[WHAT THIS TASK INVOLVES]: Locate, in the data below, the line that contains "shell_of_walls = skin_shell()" and the line that contains "points = [vertex.co"; reproduce exactly those two lines and every line between them, nothing more.
┄┄┄┄┄┄┄┄┄┄
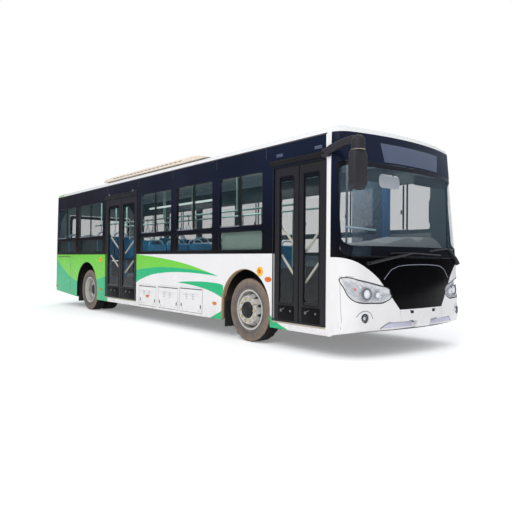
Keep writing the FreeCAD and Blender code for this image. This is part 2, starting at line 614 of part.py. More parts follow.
def rear_axle():
    x = -WHEELBASE
    reach = TRACK_Y - 0.5 * TWIN_SPACING
    tube = rod(V(x, -reach + 110.0, TYRE_R), V(x, reach - 110.0, TYRE_R), 72.0)
    shafts = [rod(V(x, side * (reach - 130.0), TYRE_R), V(x, side * (reach + 120.0), TYRE_R), SPINDLE_R + 20.0)
              for side in (-1, 1)]
    case = Part.makeSphere(190.0, V(x, 0, TYRE_R))
    motor = rod(V(x - 100.0, 0, TYRE_R + 10.0), V(x - 620.0, 0, TYRE_R + 10.0), 150.0)
    bellows = [Part.makeCylinder(95.0, 100.0, V(x + dx, y, 560.0), V(0, 0, 1))
               for dx in (-330.0, 330.0) for y in (-400.0, 400.0)]
    arms = [box(x - 430.0, x + 430.0, y - 40.0, y + 40.0, 500.0, 562.0) for y in (-400.0, 400.0)]
    write("rear_axle", fuse([tube, case, motor] + shafts + bellows + arms))


def mudflaps():
    """Rubber flaps behind the wheels: in front on the box's wall, at the rear under it."""
    sheet = 25.0
    rows = [(FRONT_BOX_X[0] + sheet, 560.0), (REAR_BOX_X[0], REAR_FLOOR_Z - FLOOR_THICK)]
    flaps = [box(x, x + 12.0, -1195.0, -925.0, 165.0, top) for x, top in rows]
    write("mudflaps", group([shape for flap in flaps for shape in both_sides(flap)]))


# ---------------------------------------------------------------- seats and driver's place
def seat(x, y, floor_z, width=430.0):
    """Moulded shell facing forward: pan, curved back and pedestal, as one outline."""
    pan_z = floor_z + 430.0
    side = [(x - 30.0, pan_z - 50.0), (x + 400.0, pan_z - 20.0), (x + 410.0, pan_z + 15.0), (x + 60.0, pan_z),
            (x - 45.0, pan_z + 480.0), (x - 85.0, pan_z + 500.0), (x - 100.0, pan_z + 470.0)]
    shell = prism(side, "Y", (y - 0.5 * width, y + 0.5 * width))
    leg = box(x + 120.0, x + 260.0, y - 30.0, y + 30.0, floor_z, pan_z - 20.0)
    return shell.fuse(leg)


# x of each row of pairs, side, floor height
SEAT_ROWS = ([(x, -1, PODIUM_Z) for x in (-3050.0, -2250.0, -1450.0)]
             + [(x, 1, PODIUM_Z) for x in (-4650.0, -3850.0, -3050.0, -2250.0, -1450.0)]
             + [(x, side, REAR_FLOOR_Z) for x in (-5500.0, -7300.0) for side in (-1, 1)])
SEAT_PITCH_Y = (600.0, 1000.0)


def cabin():
    seats = []
    for x, side, z in SEAT_ROWS:
        for y in SEAT_PITCH_Y:
            seats.append(seat(x, side * (y + 10.0), z, 380.0))
    seats += [seat(-7950.0, y, REAR_FLOOR_Z, 400.0) for y in (-880.0, -440.0, 0.0, 440.0, 880.0)]
    write("passenger_seats", group(seats))

    cushion_z = PODIUM_Z + 400.0
    base = box(860.0, 1180.0, 520.0, 840.0, PODIUM_Z, cushion_z)
    cushion = box(790.0, 1290.0, 440.0, 920.0, cushion_z, cushion_z + 110.0)
    back = prism([(800.0, cushion_z + 100.0), (900.0, cushion_z + 100.0), (800.0, cushion_z + 800.0),
                  (700.0, cushion_z + 800.0)], "Y", (440.0, 920.0))
    write("driver_seat", fuse([base, cushion, back]))

    dash = prism([(1570.0, FLOOR_Z), (2080.0, FLOOR_Z), (2080.0, 1180.0), (1900.0, 1245.0),
                  (1640.0, 1190.0), (1570.0, 1000.0)], "Y", (150.0, 1120.0))
    shelf = prism([(1760.0, 1000.0), (2080.0, 1000.0), (2080.0, 1180.0), (1900.0, 1245.0),
                   (1760.0, 1225.0)], "Y", (-1100.0, 160.0))
    cavity = skin(WALL)
    wheel = Part.makeTorus(225.0, 16.0)
    wheel.Placement = FreeCAD.Placement(V(1450.0, 680.0, 1290.0), FreeCAD.Rotation(V(0, 1, 0), -28))
    column = rod(V(1450.0, 680.0, 1290.0), V(1640.0, 680.0, 1000.0), 34.0)
    spokes = [rod(V(1450.0, 680.0 + s * 225.0, 1290.0), V(1450.0, 680.0, 1290.0), 14.0) for s in (-1, 1)]
    write("dashboard", fuse([dash.common(cavity), shelf.common(cavity), wheel, column] + spokes))

    poles = []
    ceiling = ROOF_RINGS[-1][0] - ROOF_DROP
    for x, y, z in [(-3400.0, -360.0, FLOOR_Z), (-700.0, -360.0, FLOOR_Z), (-700.0, 360.0, FLOOR_Z),
                    (-2900.0, 360.0, FLOOR_Z), (-4900.0, 360.0, FLOOR_Z), (-2050.0, -360.0, FLOOR_Z)]:
        poles.append(rod(V(x, y, z), V(x, y, 2080.0), 17.0))
    for y in (-360.0, 360.0):
        poles.append(rod(V(-7700.0, y, 2080.0), V(300.0, y, 2080.0), 17.0))
        poles += [rod(V(x, y, 2080.0), V(x, y, ceiling), 14.0) for x in (-7300.0, -6400.0, -5200.0, -4000.0, -1400.0, 250.0)]
    write("handrails", group([fuse([p for p in poles if p.BoundBox.Center.y * s > 0]) for s in (-1, 1)]))

    write("driver_partition", fuse([box(640.0, 665.0, 210.0, 1190.0, PODIUM_Z, 1400.0),
                                    rod(V(652.0, 215.0, PODIUM_Z), V(652.0, 215.0, ceiling), 17.0),
                                    box(640.0, 665.0, 210.0, 1190.0, FLOOR_Z, PODIUM_Z)]))


# ---------------------------------------------------------------- what stands off the body
def mirrors():
    """The right one hangs ahead of its corner on a bent arm, the left one beside its pillar."""
    half = (60.0, 115.0)
    # head's centre, height of its foot and top, then the arm's route from the wall
    rows = [(V(2250.0, -1450.0, 0.0), 2000.0, 2420.0,
             [V(1625.0, -1240.0, 2560.0), V(1860.0, -1360.0, 2600.0), V(2140.0, -1440.0, 2590.0)]),
            (V(1620.0, 1450.0, 0.0), 1760.0, 2180.0, [V(1620.0, 1240.0, 2290.0)])]
    outside = skin(0.0)
    shapes = []
    for centre, foot_z, top_z, route in rows:
        crown = centre + V(0, 0, top_z + 90.0)
        route = route + [crown, centre + V(0, 0, top_z - 40.0)]
        arm = [rod(a, b, 26.0) for a, b in zip(route, route[1:])]
        arm += [Part.makeSphere(26.0, p) for p in route[1:-1]]
        housing = box(centre.x - half[0], centre.x + half[0], centre.y - half[1], centre.y + half[1],
                      foot_z, top_z)
        housing = housing.makeFillet(28.0, housing.Edges)
        start = route[0]
        side = 1.0 if start.y > 0 else -1.0
        y0, y1 = sorted((side * (HALF_WIDTH - 10.0), side * (HALF_WIDTH + 40.0)))
        foot = box(start.x - 35.0, start.x + 35.0, y0, y1, start.z - 60.0, start.z + 60.0)
        cap = Part.makeSphere(75.0, crown + V(0, 0, 10.0))
        shapes.append(fuse([foot, housing, cap] + arm).cut(outside))
    write("mirrors", group(shapes))


def wipers():
    """Two arms with blades that lie just ahead of the windscreen's foot."""
    shapes = []
    for pivot_y, tip_y, tip_z in ((-780.0, 150.0, 1330.0), (1000.0, 260.0, 1370.0)):
        pivot = V(nose_at(pivot_y, 1225.0) - 20.0, pivot_y, 1225.0)
        elbow = V(nose_at(pivot_y, 1225.0) + 34.0, pivot_y, 1225.0)
        tip = V(nose_at(tip_y, tip_z) + 30.0, tip_y, tip_z)
        arm = rod(elbow, tip, 9.0)
        blade_a = elbow + (tip - elbow) * 0.45 + V(0, 0, 18.0)
        shapes.append(fuse([rod(pivot, elbow + V(8.0, 0, 0), 24.0), arm, rod(blade_a, tip + V(0, 0, 4.0), 12.0)]))
    outside = skin(0.0)
    write("wipers", group([shape.cut(outside) for shape in shapes]))


def nose_at(y, z):
    """x of the outer skin at a given y and height, ahead of the corners."""
    for (z0, front0, _), (z1, front1, _) in zip(SKIN, SKIN[1:]):
        if z0 <= z <= z1:
            tip = front0 + (front1 - front0) * (z - z0) / (z1 - z0)
            return tip - (NOSE_RADIUS - math.sqrt(NOSE_RADIUS ** 2 - y * y))
    raise ValueError(z)


def side_markers():
    """Small lamps that stand a little proud of the walls; the right rear hatch carries its own."""
    shapes = []
    for x, z in [(-790.0, 512.0), (-5200.0, 519.0), (-8040.0, 477.0)]:
        shapes += both_sides(marker(x, z))
    shapes.append(both_sides(marker(-3020.0, 498.0))[1])
    shapes += both_sides(box(470.0, 540.0, -HALF_WIDTH - 18.0, -HALF_WIDTH, 905.0, 965.0))
    write("side_markers", group(shapes))


shell_of_walls = skin_shell()
front_cap(shell_of_walls)
side_walls(shell_of_walls)
rear_cap(shell_of_walls)
roof()
doors()
hatches()
cabin_floor()
wheel_boxes()
underframe()
battery_pack()
front_wheels()
rear_wheels()
front_axle()
knuckles()
rear_axle()
mudflaps()
cabin()
mirrors()
wipers()
side_markers()
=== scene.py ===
"""Looks of a single-deck city bus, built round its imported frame.

Metres, +X forward, +Y to the bus's left, +Z up. The doors are on the -Y side.
"""

import json
from math import copysign, cos, pi, radians, sin, sqrt

import bmesh
import bpy
from mathutils import Matrix, Vector
from mathutils.bvhtree import BVHTree


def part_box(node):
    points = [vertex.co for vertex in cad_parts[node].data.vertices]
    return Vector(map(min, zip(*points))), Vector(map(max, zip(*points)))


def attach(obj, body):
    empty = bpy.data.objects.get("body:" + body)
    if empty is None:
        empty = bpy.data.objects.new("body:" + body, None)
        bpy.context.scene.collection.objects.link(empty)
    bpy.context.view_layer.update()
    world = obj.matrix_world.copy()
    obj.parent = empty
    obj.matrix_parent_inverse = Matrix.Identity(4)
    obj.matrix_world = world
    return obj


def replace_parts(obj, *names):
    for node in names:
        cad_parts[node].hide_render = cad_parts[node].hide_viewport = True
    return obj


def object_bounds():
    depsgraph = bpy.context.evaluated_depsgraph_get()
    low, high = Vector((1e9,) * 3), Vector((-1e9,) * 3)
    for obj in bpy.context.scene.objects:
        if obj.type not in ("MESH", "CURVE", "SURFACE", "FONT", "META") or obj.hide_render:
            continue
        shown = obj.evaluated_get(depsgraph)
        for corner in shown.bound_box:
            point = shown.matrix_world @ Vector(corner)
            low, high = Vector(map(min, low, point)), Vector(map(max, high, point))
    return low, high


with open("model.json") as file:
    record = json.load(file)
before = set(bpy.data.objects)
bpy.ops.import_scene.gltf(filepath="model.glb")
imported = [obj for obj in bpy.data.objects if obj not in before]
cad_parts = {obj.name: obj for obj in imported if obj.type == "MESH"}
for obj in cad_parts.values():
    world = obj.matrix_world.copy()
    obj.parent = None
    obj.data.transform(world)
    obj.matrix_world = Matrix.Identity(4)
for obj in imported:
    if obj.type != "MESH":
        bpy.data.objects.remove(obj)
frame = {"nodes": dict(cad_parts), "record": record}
cad_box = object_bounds()
nodes = frame["nodes"]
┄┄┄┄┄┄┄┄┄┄
[WORKED SOLUTION]:
shell_of_walls = skin_shell()
front_cap(shell_of_walls)
side_walls(shell_of_walls)
rear_cap(shell_of_walls)
roof()
doors()
hatches()
cabin_floor()
wheel_boxes()
underframe()
battery_pack()
front_wheels()
rear_wheels()
front_axle()
knuckles()
rear_axle()
mudflaps()
cabin()
mirrors()
wipers()
side_markers()
=== scene.py ===
"""Looks of a single-deck city bus, built round its imported frame.

Metres, +X forward, +Y to the bus's left, +Z up. The doors are on the -Y side.
"""

import json
from math import copysign, cos, pi, radians, sin, sqrt

import bmesh
import bpy
from mathutils import Matrix, Vector
from mathutils.bvhtree import BVHTree


def part_box(node):
    points = [vertex.co for vertex in cad_parts[node].data.vertices]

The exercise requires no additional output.